For the future of democracy and the rule of law in Poland, the victory of the PiS candidate in the run-off of the presidential elections does not give hope for improvement. MAX STEINBEIS spoke with WOJCIECH SADURSKI in Corona Constitutional #44 about the election result, which leaves the PiS government at liberty to pursue its authoritarian plans. One should therefore not be misled by the supposedly conciliatory rhetoric of the election winner, Sadurski says.
What problems does an authoritarian shift pose for constitutional legal scholarship? ANDRÁS JAKAB identifies moral dilemmas and sets out the options available to constitutional lawyers who want to abstain from party and day-to-day politics. WOJCIECH SADURSKI contradicts this postulate of political neutrality, which he sees as positivistic in tendency, and emphasizes that constitutional lawyers in particular could become politically active against the erosion of the rule of law.
Such erosion can currently be seen in many places. In Turkey, BERTIL EMRAH ODER writes, the bar associations are now facing attacks by the government that serve to weaken civil society and are part of a politics of distraction that makes it appear that the regime is trying to rally its voters around it, possibly considering holding snap elections. TEODORA PETROVA looks to Bulgaria, where a manifest constitutional scandal is unfolding as the General Prosecutor takes unconstitutional action against the President, thus weakening the institutional order in a way that shows contempt for constitutional procedures. In India, a threat to the rule of law unfolds in a different dynamic, as SAKSHAM SHRIVASTAV und ADESH SHARMA show: The government allows police violence to be unleashed, which has lead to extrajudicial killings by the police – and many citizens support this development.
A domestic remedy of those hostile to the rule of law is to exert pressure on courts, especially on constitutional courts. But that does not necessarily mean that every reform proposal has a populist spin, write BOJAN BUGARIC and MARK TUSHNET, who, with regard to proposals for reform of the United States Supreme Court, argue that context is crucial and that reforms could be useful to set limits to unfettered constitutional courts and to strengthen the political process. For the court in its present form, MATHIAS HONG asks whether all judges now practice textualism and thus methodically follow in the footsteps of the late Justice Antonin Scalia. The answer is ambiguous: Although the Supreme Court has opened Scalia’s method to unexpected applications, it does so inconsistently, and, moreover, it is to be feared that in future the result could be a dismantling of equal freedoms, he says.
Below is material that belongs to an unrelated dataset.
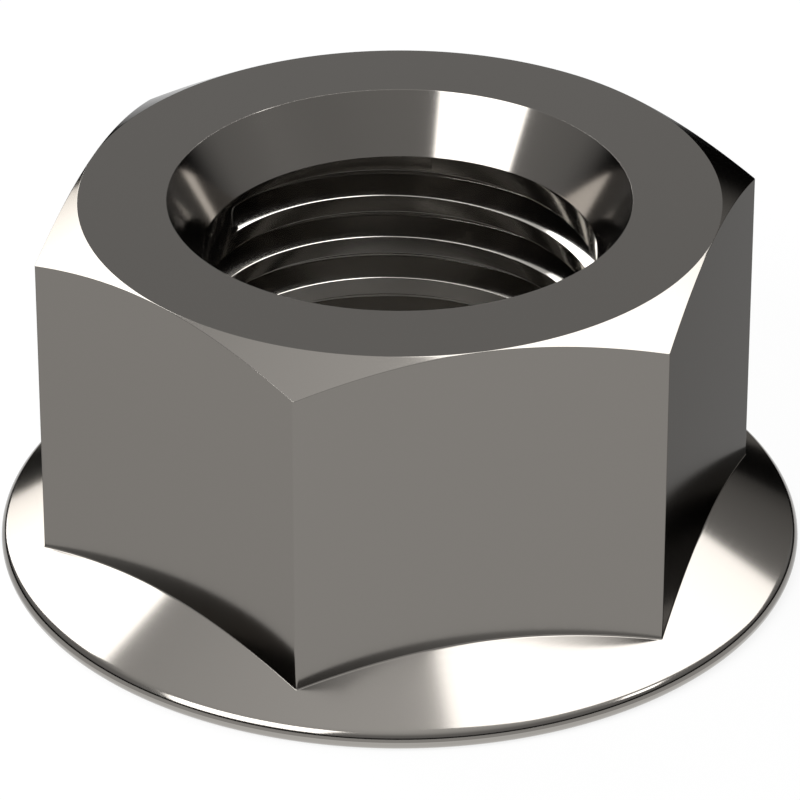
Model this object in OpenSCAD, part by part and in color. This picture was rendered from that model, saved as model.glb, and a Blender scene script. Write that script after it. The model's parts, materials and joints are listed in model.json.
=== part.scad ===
// Hexagon flange nut: one solid of steel with a chamfered hexagon, a cone-shaped
// flange that is forged on below it, and a countersunk threaded hole.
// The flange's bearing face lies on z = 0, the hole runs along Z, and two corners
// of the hexagon point along X. All sizes are millimetres.

/* [Hexagon] */
// Width across the flats of the hexagon
across_flats = 14; // [13:0.1:15]
// Height of the nut from the bearing face to the top face
nut_h = 8.56; // [7.5:0.01:10]
// Slope of the chamfer on the six top corners, down from the top face
corner_chamfer_angle = 30; // [15:1:40]

/* [Flange] */
// Diameter of the flange over its rim
flange_d = 17.8; // [17.5:0.1:20]
// Slope of the flange's cone, down from the hexagon to the rim
flange_angle = 28.6; // [20:0.1:32]
// Radius of the fully rounded rim
rim_r = 0.26; // [0.15:0.01:0.4]

/* [Threaded hole] */
// Diameter of the hole across the crests of its thread
thread_crest_d = 8.62; // [7.8:0.01:9]
// Diameter of the countersink's mouth in the top face
top_mouth_d = 10.12; // [9.6:0.01:11.5]
// Diameter of the countersink's mouth in the bearing face
base_mouth_d = 9.9; // [9.6:0.01:11.5]
// Angle of both countersinks, from wall to wall
countersink_angle = 60; // [50:1:100]

/* [Hidden] */
// Facets of every round surface
$fn = 180;
// Steps of the arc that rounds the rim
RIM_STEPS = 24;
// How far each cutter runs past the face that it cuts
PAST = 1;
corner_r = across_flats / 2 / cos(30);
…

VINCENT PIEGSA presents a decision of the European Court of Justice which closes a gap in the European system of judicial remedies and illustrates the conditions under which the ECJ is prepared to grant new remedies by way of interpreting the Treaties. GENNA CHURCHES and MONIKA ZALNIERIUTE look at the ECJ’s Schrems II decision on the Privacy Shield Agreement, which makes it clear that the ECJ sees it as its task to maintain the central role of data protection in the European legal order.
Questions of data protection law are also being discussed around the expansion of the mobile phone standard 5G, especially regarding a possible participation of the Chinese company Huawei. IOANNIS GLIVANOS highlights the possibilities of national governments to prevent Huawei from doing so and points out investment protection law consequences.
In view of current political debates in Germany on the practice of hacking back, i.e. the active reaction to cyber attacks by means of a counter-attack, HENNING LAHMANN deals with legal problems of such a procedure, which in particular raise doubts about its feasibility in conformity with international law.